Digital fundraising, which began as a forward-thinking tactic in the early 2000s and has become central to campaigning since then, once promised a democratization of political fundraising — lawmakers could raise money online from ideologically aligned supporters with no strings attached rather than relying on access-driven donors at high-dollar fundraisers.

The pool of donors willing to give to candidates online is vast: ActBlue reported more than 5 million individual donors giving to federal campaigns on its platform this cycle, while WinRed saw more than 2 million. But those donor universes are still finite, and data privacy concerns and efforts by companies such as Apple and Facebook to crack down on targeting of individual users have increased the cost of recruiting donors via social media.

That has left many groups more likely to rely on renting lists from other entities, leading a wide range of campaigns to target the same set of donors. Federal campaign spending on list rentals topped $110 million during the 2022 cycle, according to the analysis of FEC filings, more than 2.5 times more than the $42 million spent on them during the 2018 midterm cycle.

A post-election report from the Center for Campaign Innovation, a conservative nonprofit focused on digital campaign methods, found fundraising has become a primary form of voter contact. Republican voters in surveys were more likely to receive fundraising solicitations than phone calls or door knocks — even in states such as Pennsylvania and Nevada which featured competitive statewide races.

Even party activists expressed frustration with the tone and number of emails they received, the report found. Only a small share of voters who receive fundraising solicitations actually donated.

“Campaigns are even asking undecided and swing voters for money,” said Eric Wilson, a Republican digital strategist and the center’s director. “They’re asking people who donate to the other party for money.”

Poor targeting frustrates voters who feel bombarded with texts they never wanted. But while mass texting and email programs are not especially expensive — campaigns can often send thousands of messages for only a few dollars — hitting up the other party’s supporters is also not an effective way to raise cash.

Aggregate costs have slowly ticked upward over the past few election cycles; among all congressional campaign committees in the 2022 cycle, fundraising expenses accounted for roughly 7.5 percent of total campaign spending, up from 6.7 percent in 2020.

While the Republican universe of online donors is smaller than its Democratic counterpart, the problem of donor burnout is bipartisan. A survey of Democratic-leaning voters from Civic Shout and Kos Media in November found 46 percent did not remember signing up for Democratic campaign emails but received them anyways, while 54 percent said they received texts despite not signing up.

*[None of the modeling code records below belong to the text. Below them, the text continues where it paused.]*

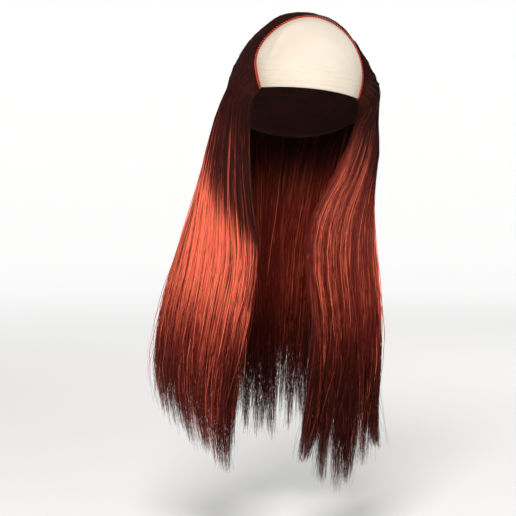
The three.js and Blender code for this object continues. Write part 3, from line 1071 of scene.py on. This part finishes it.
@dataclass
class HairMass:
    """One mass of hair: locks of fine strands round a plain core."""

    name: str
    fall: HairFall
    hand: Hand | None
    start: float
    end: float
    tips: tuple[Tip, ...]
    # Painted shade across the mass: higher where the hair faces the key light, lower where it turns away
    painted_shades: tuple[float, ...]
    dye: Dye
    seed: int
    clumps: int = 26
    strands: int = 1490
    samples: int = 17
    radius: float = 0.4 * MM
    frizz: float = 3.0 * MM
    groove: float = 0.2
    slant: float = 0.0
    contrast: float = 0.07
    mottle: float = 0.24
    stray_share: float = 0.07
    stray_size: float = 4.2
    # Shares of strands painted with a highlight and with shadow, and how much lighter or darker they are
    # painted
    lit_share: float = 0.14
    lit_tone: float = 0.36
    shadow_share: float = 0.2
    shadow_tone: float = 0.6
    inner_shade: float = 0.25
    core_grid: tuple[int, int] = (25, 56)
    core_depths: tuple[float, float] = (0.56, 0.16)
    core_start: float = 3 * MM
    # How much darker the core is painted, as shade under the strands
    core_shade: float = -0.3
    lock_follow: float = 0.45
    rng: np.random.Generator = field(init=False)

    def __post_init__(self) -> None:
        """Seeds the mass's own random numbers."""
        self.rng = np.random.default_rng(self.seed)

    def reach(self) -> float:
        """Signed reach that the tips' places are shares of."""
        reaches = {Hand.LEFT: -self.fall.left_reach, Hand.RIGHT: self.fall.right_reach}
        return reaches.get(self.hand, self.fall.half_curtain)

    def across(self, share: Array) -> Array:
        """Places across the whole side for places across this mass."""
        return self.start + (self.end - self.start) * share

    def tone(self, share: Array) -> Array:
        """Painted shade of the hair at places across this mass, lighter where it faces the key light and
        darker where it turns away.
        """
        return np.interp(share, np.linspace(0, 1, len(self.painted_shades)), self.painted_shades)

    def crest(self, share: Array) -> Array:
        """Share of the full thickness left by the grooves between locks."""
        return 1 - self.groove * (1 - np.abs(np.sin(np.pi * len(self.tips) * share)) ** 0.7)

    def keys(self, share: Array) -> tuple[Array, Array]:
        """Finds key points with the free tip added.

        Args:
            share: Places across this mass, 0 to 1.

        Returns:
            Outer and inner key points, (keys, places, 3).
        """
        across = self.across(share)
        outer, inner = self.fall.curtain(across) if self.hand is None else self.fall.tress(self.hand, across)
        count = len(self.tips)
        lock = np.clip((share * count).astype(int), 0, count - 1)
        centre = 0.5 * (outer[-1] + inner[-1])
        order = np.argsort(share)
        middle_share = (np.arange(count) + 0.5) / count
        middle = np.stack([np.interp(middle_share, share[order], centre[order, k]) for k in range(3)], axis=1)
        aside = np.array([tip.aside * self.reach() for tip in self.tips])
        low = np.array([-tip.drop * self.fall.length for tip in self.tips])
        end = np.column_stack([aside, middle[:, 1] + 3 * MM, low])[lock]
        end = end + (centre - middle[lock]) * self.lock_follow
        half = (outer[-1] - inner[-1]) * 0.25
        return np.concatenate([outer, (end + half)[None]]), np.concatenate([inner, (end - half)[None]])

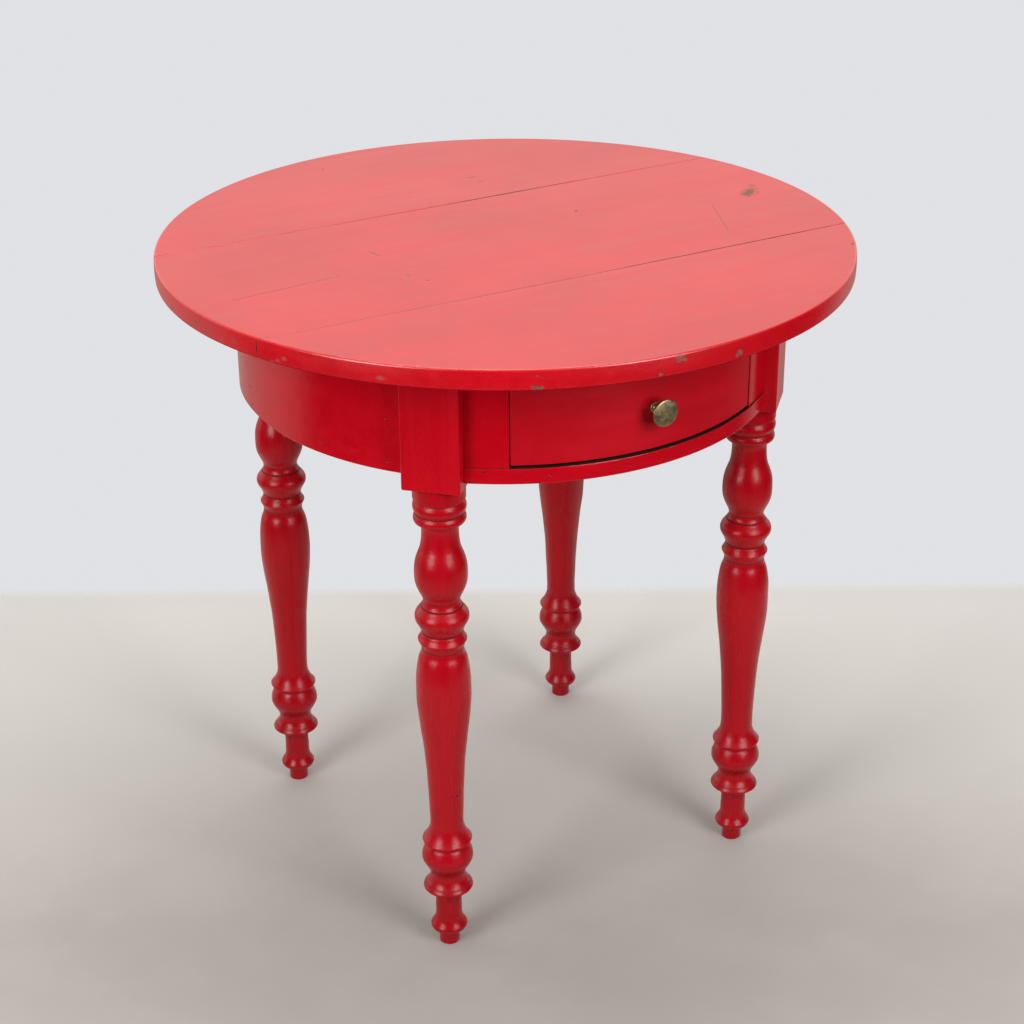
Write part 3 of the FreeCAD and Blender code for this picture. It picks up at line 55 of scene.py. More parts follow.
class Tree:
    """A material's or the world's node tree, with short calls for its nodes."""

    def __init__(self, owner):
        owner.use_nodes = True
        self.tree = owner.node_tree
        self.tree.nodes.clear()

    def node(self, kind, inputs=None, **settings):
        made = self.tree.nodes.new("ShaderNode" + kind)
        for key, setting in settings.items():
            setattr(made, key, setting)
        for key, value in (inputs or {}).items():
            if isinstance(value, bpy.types.NodeSocket):
                self.tree.links.new(value, made.inputs[key])
            else:
                made.inputs[key].default_value = value
        return made

    def math(self, operation, a, b):
        return self.node("Math", {0: a, 1: b}, operation=operation).outputs[0]

    def ramp(self, value, low, high, start=0.0, end=1.0, smooth=True):
        """Goes from start to end while the value goes from low to high."""
        kind = "SMOOTHSTEP" if smooth else "LINEAR"
        return self.node("MapRange", {"Value": value, "From Min": low, "From Max": high,
                                      "To Min": start, "To Max": end},
                         interpolation_type=kind).outputs[0]

    def mix(self, factor, a, b):
        """A colour between a and b."""
        return self.node("Mix", {0: factor, 6: a, 7: b}, data_type="RGBA").outputs[2]

    def place(self):
        return self.node("TexCoord").outputs["Object"]

    def stretched(self, scale):
        return self.node("Mapping", {"Vector": self.place(), "Scale": scale}).outputs[0]

    def noise(self, vector, scale, detail=3.0, roughness=0.5, distortion=0.0):
        return self.node("TexNoise", {"Vector": vector, "Scale": scale, "Detail": detail,
                                      "Roughness": roughness,
                                      "Distortion": distortion}).outputs["Fac"]

    def spots(self, marks):
        """How deep a point lies inside the nearest mark: 1 in its middle, 0 on its edge.

        A mark is its centre, its three half sizes and its turn about Z, in mm and degrees.
        """
        inside = None
        for centre, half, turn in marks:
            local = self.node("Mapping", {"Vector": self.place(),
                                          "Location": [c * MM for c in centre],
                                          "Rotation": (0, 0, math.radians(turn)),
                                          "Scale": [h * MM for h in half]},
                              vector_type="TEXTURE").outputs[0]
            length = self.node("VectorMath", {0: local}, operation="LENGTH").outputs["Value"]
            depth = self.math("SUBTRACT", 1.0, length)
            inside = depth if inside is None else self.math("MAXIMUM", inside, depth)
        return inside

    def output(self, surface):
        self.node("OutputMaterial", {"Surface": surface})


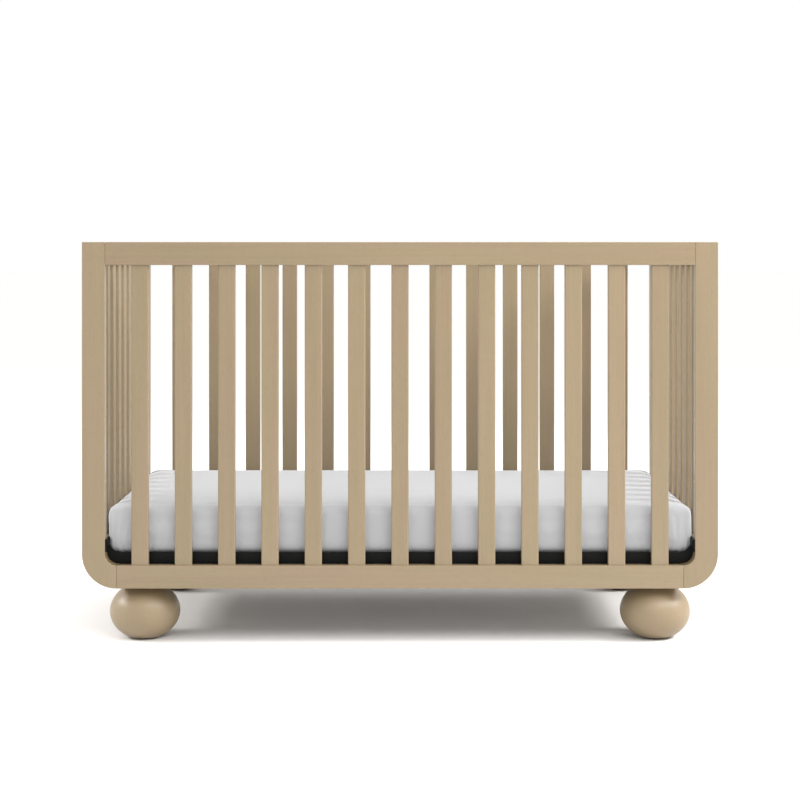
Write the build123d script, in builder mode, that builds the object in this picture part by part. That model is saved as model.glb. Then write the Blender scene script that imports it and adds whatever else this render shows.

Most respondents said the constant stream of communication did not influence their voting.

But nearly a quarter said there were times where they decided not to donate or volunteer because they did not want to get more text messages.

The upshot for some campaign operatives is that the fundraising push is creating a backlash. Another piece of evidence: the stream of sometimes rude replies that campaigns receive in response to messages.

“The feedback you’re getting from people is terrible, right?” said Cotler, of Banter Messaging. “What do you think, like people are going to curse you out and then be excited to go vote for you?”

The negative feedback from donors, coupled with lower return rates, might seem like a factor that would give campaigns pause. But several strategists said that while digital fundraisers and campaign consultants are constantly thinking about how to improve their methods, the industry does not seem poised for a broad reckoning.

The reasons are fairly simple: Mass texting and email programs still turn a profit, and no single campaign has the incentive or the power to change anything.

“If you want to do something about it, you’ve got to show the people who like raising money the damage they’re doing,” said Will Bunnett, principal at Clarify, a digital marketing agency that has worked with Democratic campaigns. “But nobody has come up with a way to quantify that.”

In surveys and focus groups, online donors have plenty of suggestions for improving digital campaigning, including political newsletters not devoted to fundraising and content focused on key issues. Political donors tend to be highly engaged, several strategists noted, and campaigns could look to leverage that interest for non-monetary purposes, like volunteering, putting up yard signs or sharing content on social media.

But it’s not clear that more responsible conduct from the biggest campaigns would be enough to change the user experience for small-dollar donors. Many text and email appeals come from PACs and outside groups that do not fall under party control.

Significant reforms might require broader institutional changes, from tech companies or platforms such as WinRed and ActBlue, said Josh Nelson, CEO of Civic Shout, a company that helps Democrats and progressive groups grow opt-in email and SMS lists.

“I spent years naming and shaming the bad actors, and it’s like playing whack-a-mole,” Nelson said. “There’s always another shady PAC or consultant that is going to pop up the next day.”